In recognition of his service, Srinivasa Rao received the honorific title Rajasabhabhushana from Maharaja Krishna Raja Wadiyar IV. An independent biographical sketch describes this as recognition for his "meritorious service to the State in constructing the Kannambadi Dam and in conducting important negotiations with the Madras Government" generally, rather than tying it specifically to the 1924 settlement. The Chaturvedi family memoir adds that Cadambi received the same title alongside Srinivasa Rao, specifically for the successful 1924 Cauvery Agreement. (Note: The only independently published source found for the Rajasabhabhushana title (Dakshini MarathiAdda) confirms Srinivasa Rao's award alone, and frames it around his overall service record rather than the 1924 Agreement specifically. That Cadambi received the same title, and that both awards were tied to the 1924 negotiations specifically, comes only from the Chaturvedi family memoir. A search was made for the Mysore Gazette's July–December 1924 volume (reportedly Notification No. 112), which would settle the question with an independent primary source, but no digitised copy could be found online — the same gap noted in earlier research toward the Karpur Srinivasa Rao Wikipedia article, where this claim was likewise kept but sourced only to the Chaturvedi manuscript. The Cadambi/1924 detail should be read as family-sourced until the Gazette notification, or some other independent record, surfaces.)

- 1974
  lapse of the 1924 Agreement
The 1924 agreement's fifty-year term ran out in 1974. Karnataka, as Mysore state had by then been renamed and reorganised, treated the agreement as lapsed and began new irrigation and reservoir projects on the Kaveri. Tamil Nadu held that the agreement's terms still defined its entitlement. That disagreement became the modern Cauvery water dispute.

- 1990–2007
  Cauvery Water Disputes Tribunal
In 1990 the Government of India set up the Cauvery Water Disputes Tribunal (CWDT) under the Interstate River Water Disputes Act, 1956. Its 1991 interim award, directing Karnataka to release specified quantities of water to Tamil Nadu, set off widespread protests in both states. Seventeen years of hearings later, the CWDT handed down its final award on 5 February 2007. It upheld the 1892 and 1924 agreements as valid and put the basin's total usable water at 740 TMC ft.

- 2018
  Supreme Court verdict and the Cauvery Water Management Authority
On 16 February 2018, the Supreme Court of India partly revised the CWDT's final award and declared the Kaveri a "national asset." Citing, among other things, Bengaluru's growing need for drinking water, the Court raised Karnataka's allocation by 14.75 TMC ft, while lowering the amount Karnataka had to guarantee at the Biligundlu gauging point from 192 to 177.25 TMC ft in a normal year. The Central Government then set up the Cauvery Water Management Authority (CWMA) in June 2018 to carry out the verdict, keep track of reservoir levels across the basin, and coordinate monthly releases among Karnataka, Tamil Nadu, Kerala, and Puducherry, working alongside the Cauvery Water Regulation Committee (CWRC).

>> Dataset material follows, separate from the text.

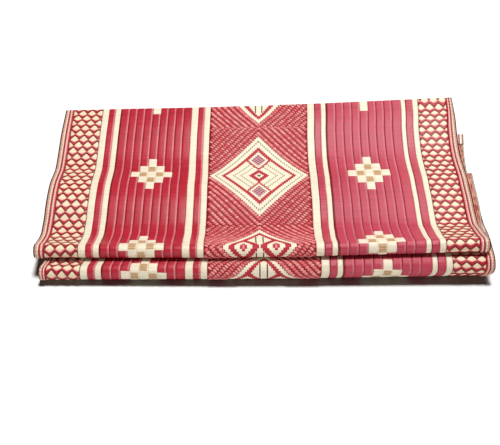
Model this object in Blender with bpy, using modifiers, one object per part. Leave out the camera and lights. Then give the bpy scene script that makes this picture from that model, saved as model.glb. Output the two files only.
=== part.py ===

- Ongoing implementation disputes
Even with the legal framework settled in 2018, month-to-month disputes over how it's carried out have kept coming, especially in years of poor monsoon rainfall, and KRS releases remain the flashpoint. In 2023 the CWMA repeatedly ordered Karnataka to release several thousand cusecs a day to Tamil Nadu, and farmers protested around the dam. In July and August 2026, with the monsoon running weak, the CWRC and CWMA again ordered Karnataka to release water, first 3,500 and later 12,000 cusecs a day, to Tamil Nadu. Karnataka argued it couldn't fully comply given shortfalls in its own command area, farmer and Kannada organisations protested at the dam site, and the Supreme Court told Karnataka to comply with the CWMA's order. Separately, in November 2025, the Court dismissed a Tamil Nadu attempt to stop the Authority from even discussing Karnataka's proposed Mekedatu project.

==Construction==
Construction began in November 1911. Ten thousand workers were employed.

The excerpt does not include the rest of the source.